#### WHAT IS ASKED
Repeat the lines below exactly as written, please, from the line with "What OpenSCAD source" to the line with "seam_line = 1.4; // [0.8:0.1:1.8]", both lines included, and no others.

#### PROVIDED RECORDS

------------------------------------------------

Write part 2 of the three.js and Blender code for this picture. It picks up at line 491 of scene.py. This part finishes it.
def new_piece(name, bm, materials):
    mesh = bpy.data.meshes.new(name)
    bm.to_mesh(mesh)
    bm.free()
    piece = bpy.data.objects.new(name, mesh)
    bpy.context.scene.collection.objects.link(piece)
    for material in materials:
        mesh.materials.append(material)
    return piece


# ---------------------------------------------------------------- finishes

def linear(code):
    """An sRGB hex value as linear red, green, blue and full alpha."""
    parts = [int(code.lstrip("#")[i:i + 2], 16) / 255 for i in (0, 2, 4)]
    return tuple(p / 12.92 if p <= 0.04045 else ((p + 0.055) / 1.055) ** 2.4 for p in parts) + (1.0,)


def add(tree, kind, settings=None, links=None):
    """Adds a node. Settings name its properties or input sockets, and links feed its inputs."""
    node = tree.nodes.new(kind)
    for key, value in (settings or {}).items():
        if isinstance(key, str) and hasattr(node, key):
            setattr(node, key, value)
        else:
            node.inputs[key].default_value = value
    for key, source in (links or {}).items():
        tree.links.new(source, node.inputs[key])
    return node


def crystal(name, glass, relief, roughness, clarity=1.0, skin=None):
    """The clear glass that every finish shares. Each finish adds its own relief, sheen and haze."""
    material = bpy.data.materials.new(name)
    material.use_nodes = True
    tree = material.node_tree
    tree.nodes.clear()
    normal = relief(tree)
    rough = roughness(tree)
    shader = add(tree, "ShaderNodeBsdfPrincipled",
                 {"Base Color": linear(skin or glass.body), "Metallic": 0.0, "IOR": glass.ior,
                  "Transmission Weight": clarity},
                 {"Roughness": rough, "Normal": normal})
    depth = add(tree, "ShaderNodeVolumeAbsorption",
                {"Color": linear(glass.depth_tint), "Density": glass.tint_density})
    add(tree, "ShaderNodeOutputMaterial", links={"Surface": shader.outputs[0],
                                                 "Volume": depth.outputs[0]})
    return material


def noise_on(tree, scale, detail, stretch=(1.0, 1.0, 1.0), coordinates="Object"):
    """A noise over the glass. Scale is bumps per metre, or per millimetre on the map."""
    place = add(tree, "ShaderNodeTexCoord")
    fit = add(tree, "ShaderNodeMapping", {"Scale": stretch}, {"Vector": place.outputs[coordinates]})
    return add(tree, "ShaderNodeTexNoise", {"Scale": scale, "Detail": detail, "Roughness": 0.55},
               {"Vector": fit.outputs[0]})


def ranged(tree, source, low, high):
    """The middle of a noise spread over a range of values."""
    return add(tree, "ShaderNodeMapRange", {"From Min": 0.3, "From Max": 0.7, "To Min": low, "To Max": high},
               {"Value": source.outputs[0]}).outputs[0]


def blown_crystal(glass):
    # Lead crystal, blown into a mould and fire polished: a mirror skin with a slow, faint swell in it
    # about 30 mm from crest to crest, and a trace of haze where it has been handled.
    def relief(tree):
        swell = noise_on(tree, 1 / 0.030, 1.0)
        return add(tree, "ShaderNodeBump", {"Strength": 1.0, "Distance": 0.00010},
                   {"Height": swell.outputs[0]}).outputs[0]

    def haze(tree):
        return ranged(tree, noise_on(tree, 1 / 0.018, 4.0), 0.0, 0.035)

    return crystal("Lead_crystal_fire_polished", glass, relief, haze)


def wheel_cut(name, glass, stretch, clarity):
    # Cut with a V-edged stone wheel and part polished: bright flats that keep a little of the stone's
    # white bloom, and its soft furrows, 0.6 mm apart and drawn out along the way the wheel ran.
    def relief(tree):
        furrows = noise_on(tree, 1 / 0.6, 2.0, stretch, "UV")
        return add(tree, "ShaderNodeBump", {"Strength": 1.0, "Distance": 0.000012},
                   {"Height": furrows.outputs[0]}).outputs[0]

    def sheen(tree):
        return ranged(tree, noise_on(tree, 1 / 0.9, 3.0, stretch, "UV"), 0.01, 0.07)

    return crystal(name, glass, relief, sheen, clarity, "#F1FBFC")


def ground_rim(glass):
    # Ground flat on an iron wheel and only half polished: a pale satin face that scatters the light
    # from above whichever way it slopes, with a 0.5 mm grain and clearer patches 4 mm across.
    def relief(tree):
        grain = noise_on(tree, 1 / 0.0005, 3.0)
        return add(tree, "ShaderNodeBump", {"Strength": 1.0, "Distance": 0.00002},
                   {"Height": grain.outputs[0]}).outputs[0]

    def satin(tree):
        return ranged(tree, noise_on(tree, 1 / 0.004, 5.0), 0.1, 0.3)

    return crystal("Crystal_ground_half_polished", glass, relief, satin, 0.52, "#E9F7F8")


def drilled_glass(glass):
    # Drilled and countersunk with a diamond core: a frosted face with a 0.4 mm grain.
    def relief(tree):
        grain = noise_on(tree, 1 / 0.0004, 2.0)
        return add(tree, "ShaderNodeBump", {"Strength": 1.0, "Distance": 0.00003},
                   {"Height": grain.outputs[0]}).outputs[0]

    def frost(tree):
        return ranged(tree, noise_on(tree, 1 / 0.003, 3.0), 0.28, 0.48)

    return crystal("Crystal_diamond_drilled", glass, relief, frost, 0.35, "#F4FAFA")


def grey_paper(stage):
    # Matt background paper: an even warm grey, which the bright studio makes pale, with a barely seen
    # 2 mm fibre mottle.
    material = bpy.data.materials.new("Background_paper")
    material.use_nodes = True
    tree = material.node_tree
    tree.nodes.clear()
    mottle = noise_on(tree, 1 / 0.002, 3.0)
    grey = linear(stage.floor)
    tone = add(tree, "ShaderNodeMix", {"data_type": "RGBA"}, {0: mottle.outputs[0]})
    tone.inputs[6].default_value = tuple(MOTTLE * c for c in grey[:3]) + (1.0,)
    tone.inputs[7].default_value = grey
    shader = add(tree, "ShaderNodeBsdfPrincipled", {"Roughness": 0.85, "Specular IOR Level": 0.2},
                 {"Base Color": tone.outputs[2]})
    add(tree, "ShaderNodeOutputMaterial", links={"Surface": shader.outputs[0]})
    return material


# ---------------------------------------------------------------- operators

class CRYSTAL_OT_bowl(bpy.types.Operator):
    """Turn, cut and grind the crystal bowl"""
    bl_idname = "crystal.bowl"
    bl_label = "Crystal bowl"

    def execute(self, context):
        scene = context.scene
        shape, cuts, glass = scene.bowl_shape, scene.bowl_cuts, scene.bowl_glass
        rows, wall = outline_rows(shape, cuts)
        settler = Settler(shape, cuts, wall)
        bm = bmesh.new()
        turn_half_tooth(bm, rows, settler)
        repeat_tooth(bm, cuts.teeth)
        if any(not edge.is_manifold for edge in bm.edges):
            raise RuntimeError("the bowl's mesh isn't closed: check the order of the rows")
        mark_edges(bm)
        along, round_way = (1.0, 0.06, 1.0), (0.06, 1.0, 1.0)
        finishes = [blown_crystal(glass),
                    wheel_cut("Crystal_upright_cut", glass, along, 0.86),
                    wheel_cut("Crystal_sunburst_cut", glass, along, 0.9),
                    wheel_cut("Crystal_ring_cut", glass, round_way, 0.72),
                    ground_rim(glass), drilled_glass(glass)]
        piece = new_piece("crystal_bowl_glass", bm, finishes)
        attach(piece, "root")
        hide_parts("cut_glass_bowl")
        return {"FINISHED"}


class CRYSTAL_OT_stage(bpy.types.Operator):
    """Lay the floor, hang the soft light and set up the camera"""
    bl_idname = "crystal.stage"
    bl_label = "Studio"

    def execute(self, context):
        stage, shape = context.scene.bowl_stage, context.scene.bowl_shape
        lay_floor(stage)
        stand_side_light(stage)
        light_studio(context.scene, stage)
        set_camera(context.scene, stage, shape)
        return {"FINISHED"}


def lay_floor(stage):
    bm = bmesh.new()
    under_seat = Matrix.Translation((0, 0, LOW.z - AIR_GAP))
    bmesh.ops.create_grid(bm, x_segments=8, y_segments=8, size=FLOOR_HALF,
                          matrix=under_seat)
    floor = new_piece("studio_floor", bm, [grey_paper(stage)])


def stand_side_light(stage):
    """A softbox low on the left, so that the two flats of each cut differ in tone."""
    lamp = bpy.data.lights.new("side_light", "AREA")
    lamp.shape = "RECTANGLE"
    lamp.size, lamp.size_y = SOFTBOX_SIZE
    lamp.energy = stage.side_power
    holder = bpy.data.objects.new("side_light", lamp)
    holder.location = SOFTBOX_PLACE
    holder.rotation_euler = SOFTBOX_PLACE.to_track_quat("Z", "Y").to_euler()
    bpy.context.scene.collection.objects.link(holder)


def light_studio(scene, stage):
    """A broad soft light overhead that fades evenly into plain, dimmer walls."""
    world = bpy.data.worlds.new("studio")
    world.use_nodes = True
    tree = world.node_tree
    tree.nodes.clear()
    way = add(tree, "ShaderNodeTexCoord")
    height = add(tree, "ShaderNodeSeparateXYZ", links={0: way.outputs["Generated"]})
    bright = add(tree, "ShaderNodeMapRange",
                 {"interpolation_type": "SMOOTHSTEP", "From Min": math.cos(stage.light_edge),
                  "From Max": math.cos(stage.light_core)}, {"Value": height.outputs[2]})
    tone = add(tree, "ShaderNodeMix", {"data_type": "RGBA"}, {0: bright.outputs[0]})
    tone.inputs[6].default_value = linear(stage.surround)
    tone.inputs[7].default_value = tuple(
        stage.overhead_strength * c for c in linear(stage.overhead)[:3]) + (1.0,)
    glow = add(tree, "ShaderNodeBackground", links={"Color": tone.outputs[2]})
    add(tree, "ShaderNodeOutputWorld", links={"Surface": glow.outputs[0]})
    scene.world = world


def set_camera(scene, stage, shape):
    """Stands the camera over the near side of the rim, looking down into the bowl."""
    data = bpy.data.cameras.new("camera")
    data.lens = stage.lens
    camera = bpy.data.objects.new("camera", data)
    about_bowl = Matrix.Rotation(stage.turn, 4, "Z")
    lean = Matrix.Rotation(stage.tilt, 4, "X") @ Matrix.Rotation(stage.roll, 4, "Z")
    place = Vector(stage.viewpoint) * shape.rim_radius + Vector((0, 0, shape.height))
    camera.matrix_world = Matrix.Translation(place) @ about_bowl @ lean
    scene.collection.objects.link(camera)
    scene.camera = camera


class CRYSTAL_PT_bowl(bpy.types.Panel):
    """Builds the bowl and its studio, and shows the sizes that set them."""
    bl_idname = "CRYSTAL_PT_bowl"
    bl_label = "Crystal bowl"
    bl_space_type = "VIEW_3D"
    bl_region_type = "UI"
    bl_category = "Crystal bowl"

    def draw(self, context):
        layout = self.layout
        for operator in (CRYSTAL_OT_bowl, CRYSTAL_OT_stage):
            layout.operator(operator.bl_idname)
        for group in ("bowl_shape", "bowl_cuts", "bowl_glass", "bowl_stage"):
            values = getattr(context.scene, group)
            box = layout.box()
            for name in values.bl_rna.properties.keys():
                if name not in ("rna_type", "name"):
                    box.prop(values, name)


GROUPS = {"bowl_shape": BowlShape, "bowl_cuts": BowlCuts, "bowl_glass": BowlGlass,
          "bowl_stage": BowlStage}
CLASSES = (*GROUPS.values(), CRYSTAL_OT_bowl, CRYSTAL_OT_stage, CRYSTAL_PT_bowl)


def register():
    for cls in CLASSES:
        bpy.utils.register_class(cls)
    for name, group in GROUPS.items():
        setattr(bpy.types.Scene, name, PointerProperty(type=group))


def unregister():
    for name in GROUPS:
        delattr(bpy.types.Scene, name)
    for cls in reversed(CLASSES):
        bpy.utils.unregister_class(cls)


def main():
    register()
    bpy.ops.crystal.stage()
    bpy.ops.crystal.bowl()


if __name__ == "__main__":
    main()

------------------------------------------------

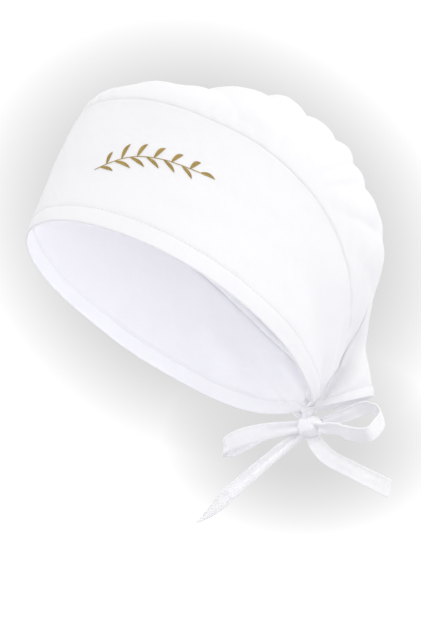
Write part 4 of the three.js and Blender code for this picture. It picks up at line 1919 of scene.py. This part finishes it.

------------------------------------------------

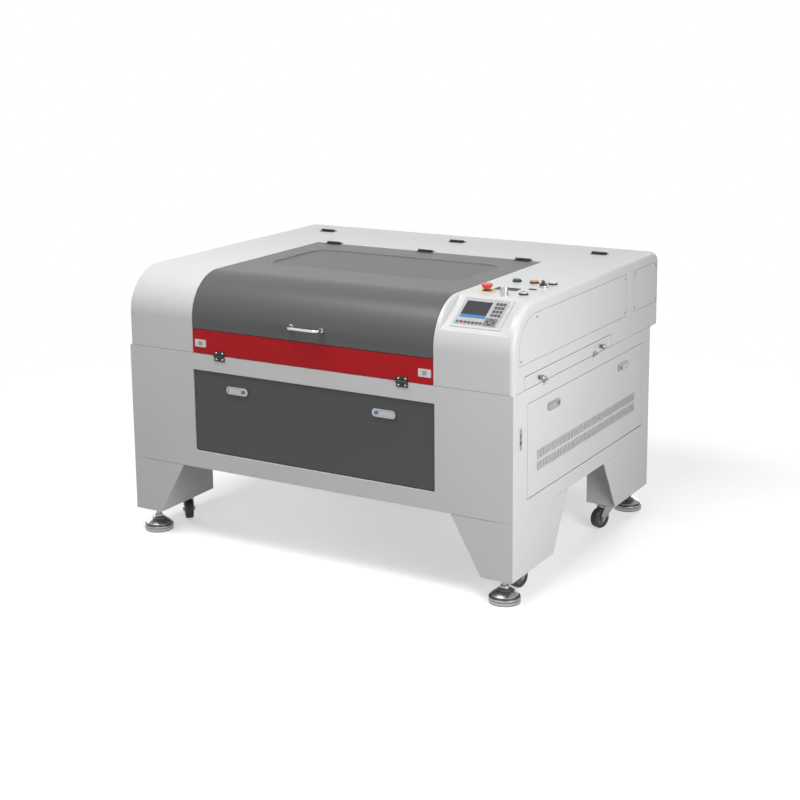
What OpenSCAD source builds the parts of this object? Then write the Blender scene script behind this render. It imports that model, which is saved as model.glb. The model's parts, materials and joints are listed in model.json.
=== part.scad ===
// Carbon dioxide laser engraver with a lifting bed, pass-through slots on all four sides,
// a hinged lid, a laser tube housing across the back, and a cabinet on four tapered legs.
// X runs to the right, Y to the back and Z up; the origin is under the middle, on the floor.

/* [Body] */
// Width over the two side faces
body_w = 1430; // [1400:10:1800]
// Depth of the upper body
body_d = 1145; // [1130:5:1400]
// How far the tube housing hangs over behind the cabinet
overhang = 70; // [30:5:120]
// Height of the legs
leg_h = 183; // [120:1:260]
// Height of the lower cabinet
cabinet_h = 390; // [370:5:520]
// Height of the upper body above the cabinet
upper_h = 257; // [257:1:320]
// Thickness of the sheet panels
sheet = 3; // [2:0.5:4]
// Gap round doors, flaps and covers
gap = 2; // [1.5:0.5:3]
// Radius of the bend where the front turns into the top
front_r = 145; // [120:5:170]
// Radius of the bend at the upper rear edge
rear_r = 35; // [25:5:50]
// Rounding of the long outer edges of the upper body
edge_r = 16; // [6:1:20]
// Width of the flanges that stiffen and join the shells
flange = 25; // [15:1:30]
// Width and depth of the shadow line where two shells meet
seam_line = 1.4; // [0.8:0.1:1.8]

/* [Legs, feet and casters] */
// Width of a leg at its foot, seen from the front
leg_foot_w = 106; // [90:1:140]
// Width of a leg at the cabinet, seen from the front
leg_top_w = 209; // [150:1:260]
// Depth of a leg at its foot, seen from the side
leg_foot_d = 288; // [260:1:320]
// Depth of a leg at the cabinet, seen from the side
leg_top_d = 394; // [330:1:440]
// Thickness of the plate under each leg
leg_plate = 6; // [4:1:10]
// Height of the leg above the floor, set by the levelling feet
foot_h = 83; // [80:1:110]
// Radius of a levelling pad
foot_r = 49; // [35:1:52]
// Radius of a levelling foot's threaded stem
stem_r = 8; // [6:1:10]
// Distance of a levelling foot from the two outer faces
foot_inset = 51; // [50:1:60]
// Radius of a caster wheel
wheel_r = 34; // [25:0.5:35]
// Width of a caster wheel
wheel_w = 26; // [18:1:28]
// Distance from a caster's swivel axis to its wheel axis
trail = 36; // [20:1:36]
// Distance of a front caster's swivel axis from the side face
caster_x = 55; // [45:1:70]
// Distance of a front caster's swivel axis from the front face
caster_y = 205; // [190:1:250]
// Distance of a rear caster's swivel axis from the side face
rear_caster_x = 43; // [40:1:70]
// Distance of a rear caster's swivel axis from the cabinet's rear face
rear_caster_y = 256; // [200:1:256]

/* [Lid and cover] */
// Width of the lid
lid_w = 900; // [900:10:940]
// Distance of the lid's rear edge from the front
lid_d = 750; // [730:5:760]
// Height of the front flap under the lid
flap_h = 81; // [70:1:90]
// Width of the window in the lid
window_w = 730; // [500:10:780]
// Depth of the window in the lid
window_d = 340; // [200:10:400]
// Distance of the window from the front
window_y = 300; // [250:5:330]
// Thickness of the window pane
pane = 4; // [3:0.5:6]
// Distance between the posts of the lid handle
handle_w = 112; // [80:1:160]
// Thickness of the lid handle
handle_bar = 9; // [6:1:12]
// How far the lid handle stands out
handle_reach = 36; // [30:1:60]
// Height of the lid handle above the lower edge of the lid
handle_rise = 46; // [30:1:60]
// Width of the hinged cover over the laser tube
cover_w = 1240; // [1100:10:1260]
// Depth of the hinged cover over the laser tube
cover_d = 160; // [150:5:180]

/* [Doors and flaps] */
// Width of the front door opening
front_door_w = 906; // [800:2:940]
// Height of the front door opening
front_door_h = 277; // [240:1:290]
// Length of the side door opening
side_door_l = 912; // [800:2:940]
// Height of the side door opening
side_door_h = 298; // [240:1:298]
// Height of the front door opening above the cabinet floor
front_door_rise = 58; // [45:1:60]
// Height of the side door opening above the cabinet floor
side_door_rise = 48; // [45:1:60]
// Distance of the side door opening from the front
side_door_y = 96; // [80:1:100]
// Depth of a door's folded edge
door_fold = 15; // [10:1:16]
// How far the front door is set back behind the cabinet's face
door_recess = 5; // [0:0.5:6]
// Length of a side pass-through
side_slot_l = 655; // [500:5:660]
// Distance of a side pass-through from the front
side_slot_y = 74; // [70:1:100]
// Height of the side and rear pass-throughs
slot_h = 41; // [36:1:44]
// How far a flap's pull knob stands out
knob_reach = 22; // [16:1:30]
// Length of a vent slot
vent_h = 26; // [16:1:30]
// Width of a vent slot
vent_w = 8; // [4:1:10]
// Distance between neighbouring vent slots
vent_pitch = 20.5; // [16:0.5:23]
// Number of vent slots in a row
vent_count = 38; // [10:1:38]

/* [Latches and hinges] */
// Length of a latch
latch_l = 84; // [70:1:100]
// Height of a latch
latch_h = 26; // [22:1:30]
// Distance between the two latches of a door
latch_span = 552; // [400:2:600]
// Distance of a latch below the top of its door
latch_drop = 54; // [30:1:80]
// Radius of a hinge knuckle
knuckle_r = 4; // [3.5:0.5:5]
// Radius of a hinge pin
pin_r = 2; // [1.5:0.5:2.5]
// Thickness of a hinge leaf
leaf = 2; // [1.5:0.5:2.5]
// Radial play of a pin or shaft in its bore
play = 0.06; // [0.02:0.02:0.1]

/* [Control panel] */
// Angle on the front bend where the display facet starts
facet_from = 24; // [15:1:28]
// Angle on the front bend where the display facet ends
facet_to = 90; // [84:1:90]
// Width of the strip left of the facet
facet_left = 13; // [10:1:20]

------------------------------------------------

#### ANSWER TO THIS PROBLEM
What OpenSCAD source builds the parts of this object? Then write the Blender scene script behind this render. It imports that model, which is saved as model.glb. The model's parts, materials and joints are listed in model.json.
=== part.scad ===
// Carbon dioxide laser engraver with a lifting bed, pass-through slots on all four sides,
// a hinged lid, a laser tube housing across the back, and a cabinet on four tapered legs.
// X runs to the right, Y to the back and Z up; the origin is under the middle, on the floor.

/* [Body] */
// Width over the two side faces
body_w = 1430; // [1400:10:1800]
// Depth of the upper body
body_d = 1145; // [1130:5:1400]
// How far the tube housing hangs over behind the cabinet
overhang = 70; // [30:5:120]
// Height of the legs
leg_h = 183; // [120:1:260]
// Height of the lower cabinet
cabinet_h = 390; // [370:5:520]
// Height of the upper body above the cabinet
upper_h = 257; // [257:1:320]
// Thickness of the sheet panels
sheet = 3; // [2:0.5:4]
// Gap round doors, flaps and covers
gap = 2; // [1.5:0.5:3]
// Radius of the bend where the front turns into the top
front_r = 145; // [120:5:170]
// Radius of the bend at the upper rear edge
rear_r = 35; // [25:5:50]
// Rounding of the long outer edges of the upper body
edge_r = 16; // [6:1:20]
// Width of the flanges that stiffen and join the shells
flange = 25; // [15:1:30]
// Width and depth of the shadow line where two shells meet
seam_line = 1.4; // [0.8:0.1:1.8]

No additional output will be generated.